Another coincidence, or maybe fate dropping into my lap, was that the scarf then came up for sale in Sotheby's. I thought 'I'm going to have this', although I was not quite sure what to do with it.'

When later Barbara was giving a speech on the scarf at the Palace of Westminster, the deputy curator Melanie Unwin came up to her and said 'we should have that here'. She commented: ' 'It's the most important relic of women's history and it's under your bed in a carrier bag'.'

Barbara offered to loan the scarf for display in Parliament, hence its display, occasionally Barbara retrieves it for special events.

She has travelled with it to Morpeth.

A few weeks later I stopped over at Barbara's and out came the plastic bag and Emily's neatly folded scarf.

I am never one to dispute a good story, particularly if it is of a quirky nature.

As a 'cub' reporter at the East Anglian Daily Times I had once tried to fry an egg on the bonnet of a car in a summer heat wave.

I was eager to see if I could make Emily happier. As the bells of the nearby Church that Sunday struck 11 in the morning I hung Emily over the outdoor washing line and as she swayed in the wind I gently said 'leave now'!

Emily was a church goer and such exorcism I had read sometimes worked.

When the bells stopped I returned Emily and back, neatly folded, she went in her bag under the bed.

Months passed and Barbara's offer of a loan of Emily and her scarf had been accepted by the authorities at Westminster. About lunchtime that day I rang Barbara and said with my journalist 'nose' in place that I sensed Emily might be a bit happier now. 'How's Emily,' I asked'?
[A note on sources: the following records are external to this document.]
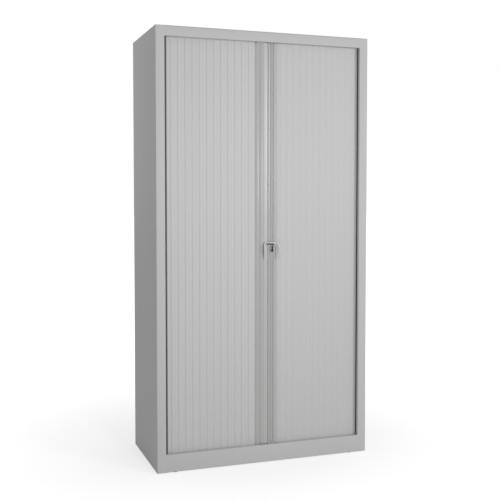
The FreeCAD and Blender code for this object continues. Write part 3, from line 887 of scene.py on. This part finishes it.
# %% Pads under the arch
# Black pads fill the top of the arch's opening, under the rim. They are partly painted shade,
# standing in for the deep shadow under the rim, and partly a black rubber part.
PAD_GAP, PAD_THICK = 0.1, 5.0
PAD_X, PAD_Z = (MEETING - 5.5, MEETING + 25.0), (GRIP_Z[1] - 26.0, GRIP_Z[1])
PAD_Y = (GRIP_TOP + 0.5, GRIP_BACK)
for side in (-1, 1):
    pad = arch_opening(f"{NAME[side]}_pad", PAD_GAP, PAD_Y)
    inside = arch_opening("inside", PAD_GAP + PAD_THICK, (PAD_Y[0] - PAST, PAD_Y[1] + PAST))
    combined(pad, "DIFFERENCE", inside)
    combined(pad, "INTERSECT", box("span", PAD_X, PAD_Y, PAD_Z))
    pad = softened(of_door(side, pad), 0.6)
    dress(pad, f"{NAME[side]}_finger_pad")
    print(pad.name, "size", [round(v / MM, 1) for v in pad.dimensions])

# %% [markdown]
# ## Lock and key
#
# The lock is a cam lock: a threaded barrel with a thin collar in front and a nut behind, a plug
# that turns in it, and a key with a flat black bow. The collar and plug are turned pieces, so a
# lathe draws them. The plug gets its keyway, and the key's blade is a piece of its own, because
# the bow is moulded round it in black plastic.

# %% Barrel and plug
COLLAR = CREST - 1.0
NUT_FRONT, NUT_BACK = LEAD_BACK + 0.1, LEAD_BACK + 1.7
NUT_RADIUS, NUT_BORE = 11.5, 9.05
PLUG_BACK = LEAD_BACK + 4.5
BLADE_SIDE, BLADE_RISE, BLADE_END = 1.0, 4.0, COLLAR + 16.0
KEY_FIT = 0.1

barrel_profile = [
    (6.55, COLLAR + 0.5), (7.1, COLLAR), (9.8, COLLAR), (10.3, COLLAR + 0.2),
    (10.5, COLLAR + 0.6), (10.5, CREST - 0.1), (9.0, CREST - 0.1), (9.0, NUT_BACK),
    (8.4, NUT_BACK), (6.55, LEAD_BACK + 1.2),
]
closed_profile = barrel_profile + barrel_profile[:1]
barrel = lathe("barrel", closed_profile, (LOCK_X, 0, LOCK_Z), "y", steps=64)
dress(barrel, "lock_barrel")

turns = [math.pi * k / 3 for k in range(6)]
hexagon = [
    (LOCK_X + NUT_RADIUS * math.cos(a), LOCK_Z + NUT_RADIUS * math.sin(a)) for a in turns
]
nut = prism("barrel_nut", hexagon, "y", NUT_FRONT, NUT_BACK)
combined(nut, "DIFFERENCE", drill("nut_bore", NUT_BORE))
dress(softened(nut, 0.3), "lock_barrel", replaces=False)

plug_profile = [
    (0, COLLAR), (5.9, COLLAR), (6.35, COLLAR + 0.2), (6.5, COLLAR + 0.6),
    (6.5, PLUG_BACK - 0.4), (6.1, PLUG_BACK), (0, PLUG_BACK),
]
plug = lathe("plug", plug_profile, (LOCK_X, 0, LOCK_Z), "y", steps=64)
slot_side, slot_rise = BLADE_SIDE + KEY_FIT, BLADE_RISE + KEY_FIT
keyway = box(
    "keyway", (LOCK_X - slot_side, LOCK_X + slot_side),
    (COLLAR - PAST, BLADE_END + KEY_FIT), (LOCK_Z - slot_rise, LOCK_Z + slot_rise),
)
dress(combined(plug, "DIFFERENCE", keyway), "lock_plug")
print("collar stands at y", COLLAR)

# %% Key
NECK = COLLAR - 3.0
BOW_Y, BOW_Z, BOW_SIDE = (NECK - 11.0, NECK), (LOCK_Z - 12.5, LOCK_Z + 12.5), 2.0
BOW_ROUND = 5.0
HOLE_RADIUS, HOLE_REACH = 1.8, 9.0
BLADE_TIP = 0.5

bow_outline = with_arcs(rectangle(BOW_Y, BOW_Z), BOW_ROUND, steps=10)
bow = prism("key_bow", bow_outline, "x", LOCK_X - BOW_SIDE, LOCK_X + BOW_SIDE)
near_end, far_end = LOCK_X - HOLE_REACH, LOCK_X + HOLE_REACH
hole_profile = [(0, near_end), (HOLE_RADIUS, near_end), (HOLE_RADIUS, far_end), (0, far_end)]
hole_centre = (0, BOW_Y[0] + BOW_ROUND, LOCK_Z)
combined(bow, "DIFFERENCE", lathe("bow_hole", hole_profile, hole_centre, "x", steps=24))
dress(softened(bow, 0.5), "key")

foot, head = LOCK_Z - BLADE_RISE, LOCK_Z + BLADE_RISE
blade_outline = with_arcs([
    (NECK, foot), (BLADE_END - 1, foot), (BLADE_END, foot + 1), (BLADE_END, head - 1),
    (BLADE_END - 1, head), (NECK, head),
], [0, BLADE_TIP, BLADE_TIP, BLADE_TIP, BLADE_TIP, 0])
blade = prism("key_blade", blade_outline, "x", LOCK_X - BLADE_SIDE, LOCK_X + BLADE_SIDE)
dress(softened(blade, 0.2), "key", slot="lock_chrome", replaces=False)
print("key bow from y", BOW_Y[0], "to", BOW_Y[1])

# %% [markdown]
# ## Floor glides
#
# The cupboard stands on four black glides, which snap into holes of the base. Only a rim two
# millimetres high can be seen, but it lifts the shell off the floor and draws a thin dark line
# there.

# %% Glides
GLIDE_X = STILE_INNER - 40.0
GLIDE_INSET = 12.5
GLIDE_YS = (FRONT + GLIDE_INSET, BACK_SHEET - GLIDE_INSET)
glide_profile = [
    (0, 0), (9.6, 0), (10.6, 0.3), (11.0, 0.9), (11.0, 1.5), (10.6, 1.95),
    (4.0, 1.95), (4.0, 7.4), (3.2, 8.0), (0, 8.0),
]
shape = bmesh.new()
for x in (-GLIDE_X, GLIDE_X):
    for y in GLIDE_YS:
        add_lathe(shape, glide_profile, (x, y, 0), "z", steps=32)
dress(as_object("glides", shape), "floor_glides")
print("glides at x", GLIDE_X, "and y", GLIDE_YS)

# %% [markdown]
# ## Camera
#
# The photograph was taken from the left, from about breast height, with a fairly long lens. The
# camera stands where a fit of the cupboard's corners puts it. It looks down a little, and a small
# downward shift of the frame takes in the foot, so that it needn't look down any farther and the
# upright edges stay nearly parallel, as they are in the picture.

# %% Camera
CAMERA_PLACE = Vector((-1.261, -3.592, 1.160))
CAMERA_YAW = math.radians(19.44)
CAMERA_PITCH = math.radians(2.55)
CAMERA_LENS, CAMERA_SENSOR = 60.41, 36.0
CAMERA_SHIFT = -0.036

camera_data = bpy.data.cameras.new("camera")
camera_data.sensor_width = CAMERA_SENSOR
camera_data.lens = CAMERA_LENS
camera_data.shift_y = CAMERA_SHIFT
camera = bpy.data.objects.new("camera", camera_data)
camera.location = CAMERA_PLACE
camera.rotation_euler = (math.pi / 2 - CAMERA_PITCH, 0, -CAMERA_YAW)
bpy.context.scene.collection.objects.link(camera)
bpy.context.scene.camera = camera
print("camera at", tuple(round(v, 2) for v in CAMERA_PLACE), "lens", CAMERA_LENS)

# %% [markdown]
# ## Light
#
# The picture is a plain studio shot with very soft light. About half of it comes from all round:
# that is the world, which is white for the camera and for reflections and a calm grey as a source
# of light, and what the floor throws back. A broad lamp on the right models the lobes of the
# rails. A small lamp near the front makes the middle and the top a little brighter than the foot.

# %% Lamps
def soft_lamp(name, place, aim, size, power):
    data = bpy.data.lights.new(name, "AREA")
    data.shape = "DISK"
    data.size = size
    data.energy = power
    lamp = bpy.data.objects.new(name, data)
    lamp.location = place
    lamp.rotation_euler = (Vector(aim) - Vector(place)).to_track_quat("-Z", "Y").to_euler()
    bpy.context.scene.collection.objects.link(lamp)


soft_lamp("side_light", (2.6, -4.4, 1.7), aim=(0.2, 0.0, 1.2), size=1.6, power=72.0)
soft_lamp("front_light", (-0.2, -2.1, 1.3), aim=(-0.2, 0.0, 1.2), size=0.3, power=8.0)
print("lamps:", [lamp.name for lamp in bpy.data.lights])

# %% World
WORLD_LIGHT = 0.46
sky = bpy.data.worlds.new("studio")
bpy.context.scene.world = sky
sky.use_nodes = True
nodes, links = sky.node_tree.nodes, sky.node_tree.links
nodes.clear()
path = nodes.new("ShaderNodeLightPath")
seen = path.outputs["Is Camera Ray"]
for kind in ("Is Glossy Ray", "Is Transmission Ray"):
    either = nodes.new("ShaderNodeMath")
    either.operation = "MAXIMUM"
    links.new(seen, either.inputs[0])
    links.new(path.outputs[kind], either.inputs[1])
    seen = either.outputs[0]
light, white = nodes.new("ShaderNodeBackground"), nodes.new("ShaderNodeBackground")
for shade_node, strength in ((light, WORLD_LIGHT), (white, 1.0)):
    shade_node.inputs["Color"].default_value = (1, 1, 1, 1)
    shade_node.inputs["Strength"].default_value = strength
chosen, world_out = nodes.new("ShaderNodeMixShader"), nodes.new("ShaderNodeOutputWorld")
links.new(seen, chosen.inputs[0])
links.new(light.outputs[0], chosen.inputs[1])
links.new(white.outputs[0], chosen.inputs[2])
links.new(chosen.outputs[0], world_out.inputs["Surface"])
print("world light", WORLD_LIGHT)

# %% [markdown]
# ## Floor
#
# The floor is a wide sheet of pale paper. Where the cupboard stands it shows its own shading, so
# that there is a shadow to stand in. Farther out it adds more and more light of its own for the
# camera only, until it is as white as the world behind it and no horizon can be seen.

# %% Floor
FLOOR_REACH, FLOOR_THICK = 40000.0, 10.0
PAPER, PAPER_DRIFT, MOTTLE, BOUNCE = (0.50, 0.50, 0.50), 0.01, 1.5, 0.92
GLOW_NEAR, GLOW_FAR = 0.60, 1.0
FADE_FROM, FADE_TO = 0.35, 2.4

reach = (-FLOOR_REACH, FLOOR_REACH)
floor = prism("floor", rectangle(reach, reach), "z", -FLOOR_THICK, 0.0)
paper = Finish("studio_paper")
to_camera = paper.node("ShaderNodeLightPath", out="Is Camera Ray")
mottle = paper.noise((MOTTLE, MOTTLE, MOTTLE), detail=1.0)
tone = paper.drifting(mottle, PAPER, PAPER_DRIFT)
away = paper.node("ShaderNodeVectorMath", {"operation": "LENGTH"}, {0: paper.place}, out="Value")
glow = GLOW_NEAR + paper.between(away, FADE_FROM, FADE_TO) * (GLOW_FAR - GLOW_NEAR)
matt = paper.node("ShaderNodeBsdfDiffuse", None, {"Color": tone})
own_light = paper.node("ShaderNodeEmission", None, {"Color": glow})
shown = paper.node("ShaderNodeAddShader", None, {0: matt, 1: own_light})
bounce = paper.node("ShaderNodeBsdfDiffuse", None, {"Color": (BOUNCE, BOUNCE, BOUNCE, 1)})
paper.node("ShaderNodeOutputMaterial", None, {
    "Surface": paper.node("ShaderNodeMixShader", None, {0: to_camera, 1: bounce, 2: shown}),
})
wear(floor, paper.material)
bpy.context.scene.view_settings.view_transform = "Standard"
print("floor fades to white between", FADE_FROM, "and", FADE_TO, "m")
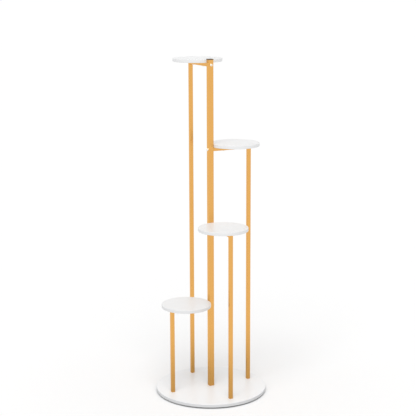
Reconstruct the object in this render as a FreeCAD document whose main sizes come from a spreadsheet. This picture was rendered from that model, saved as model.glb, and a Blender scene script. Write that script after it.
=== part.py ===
import FreeCAD, Part
import math
import os
import Sketcher
from FreeCAD import Placement, Rotation, Vector

# Tiered plant stand. Four round boards climb round a square centre post, a quarter turn and about
# 300 mm apart. Each board lies on an arm: the mitred top of a thinner outer post, drawn up against
# the centre post by one bolt through it. All five posts stand on a round base board with low pads.
#
# The origin is on the floor, under the centre post, with +Z up. Tier 1 is the lowest. A piece of a
# tier is drawn in that tier's own frame, with +X from the centre post out along the arm, and is then
# turned about the centre post to the tier's place.

DOC = FreeCAD.newDocument("tiered_plant_stand")
SHEET = DOC.addObject("Spreadsheet::Sheet", "Sizes")
TIERS = (1, 2, 3, 4)
TALL_TIERS = (3, 4)
SAME_PLACE = 1e-4  # mm, two levels or radii closer than this are the same
LEAST_CUT = 1e-3  # mm3, a cut that takes away less than this has missed

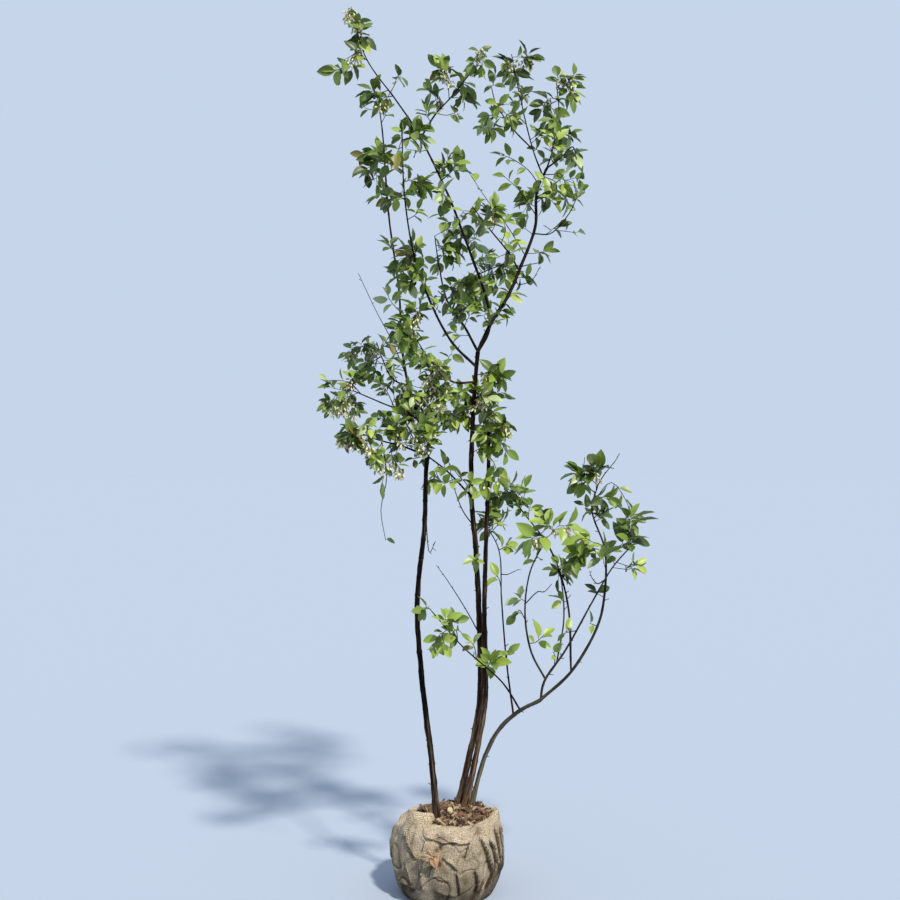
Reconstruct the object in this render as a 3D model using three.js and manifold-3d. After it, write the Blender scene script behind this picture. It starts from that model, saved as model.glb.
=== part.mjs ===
// A young highbush blueberry, sold as a sapling on a burlap-wrapped root ball.
// Millimetres, +Z up, front towards -Y. The origin is the middle of the ball's flat underside.
// Three stems and one low limb rise from the soil, fork into boughs, and carry masses of foliage.

import * as THREE from "three";
import { mergeVertices } from "three/addons/utils/BufferGeometryUtils.js";
import Module from "manifold-3d";

const wasm = await Module();
wasm.setup();

// ---- Driving dimensions ----

const GAP = 0.3; // clearance left between neighbouring pieces
const WELD = 1e-3; // corners nearer than this are one corner

const BALL_RADIUS = 125; // at the widest
const BALL_FOOT_RADIUS = 96; // of the flat underside
const BALL_WAIST_HEIGHT = 84; // where the ball is widest
const BALL_TOP = 166; // of the gathered cloth round the soil
const BALL_TOP_RADIUS = 110; // where the ball's side turns over to its top
const SOIL_TOP = 171; // ground level of the plant
const SOIL_RADIUS = 88;
const SOIL_SHIFT = 14; // how far the opening lies to the right of the ball's middle
const FOLD_DEPTH = 3.5; // how far the gathered burlap's folds stand out
const FOLDS = 9; // gathers round the ball
const FOLD_DRIFT = 2; // how often the gathers crowd together and spread, round the ball
const BALL_SIDES = 45;
const LOWER_STEPS = 5; // faces from the foot up to the widest place
const UPPER_STEPS = 4; // and from there to the top

const FLARE = 0.45; // share by which a stem widens at the soil
const FLARE_HEIGHT = 28; // over which the flare dies away
const RINGS_PER_STRETCH = 2; // rings along a limb between two of its waypoints
const THICK_LIMB = 10; // base diameter above which a limb is a stem, with more sides
const STEM_SIDES = 8;
const BOUGH_SIDES = 6;

const LUMP_HEIGHT = 0.32; // share by which a lump of foliage swells its mass
const LUMP_SHARPNESS = 6; // the higher, the narrower each lump
const HOLLOW = 0.15; // share by which a mass draws in between its lumps
const LUMPS = 6;
const LEAN = 0.3; // the most that a mass leans over, as a share of its reach
const LARGE_MASS = 92; // reach above which a mass gets the finer faces
const SPECK = 0.5; // a point's stand-in, to find the mass that holds it

// ---- Stems and boughs: where each starts, its base and tip diameters, and the places it passes ----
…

Barbara told me she had just handed the scarf over and that she felt as if she had left a child behind.

We joked that we hoped that Emily was at rest; if not maybe there might be a suffragette-inspired fire in Parliament that night.

Emily does indeed seem to be happy in her pride of place in a glass case to the right as you walk through to take your place in the visitors' public gallery.

There have been no sightings or hauntings of Emily in Westminster yet. I just checked.

She has gained the recognition she deserves.

The only suffragette to die for the cause is peaceful.

Her scarf and plaque in the Broom cupboard where she spent the night illegally during the 1911 Census so that she could record here address as 'The House of Commons' appear to provide fitting recognition.

100 years since women gained the vote, Emily would no doubt still be militant feminist campaigner.

I often chat to her in her glass case as I pass by just to ensure she remains there!

One day I do secretly expect the glass to be broken to find Emily the militant campaigner wandering those corridors demanding more deeds not words.

This is my story of Emily and the small part I played in helping her and her scarf to rest, well for the time being at least!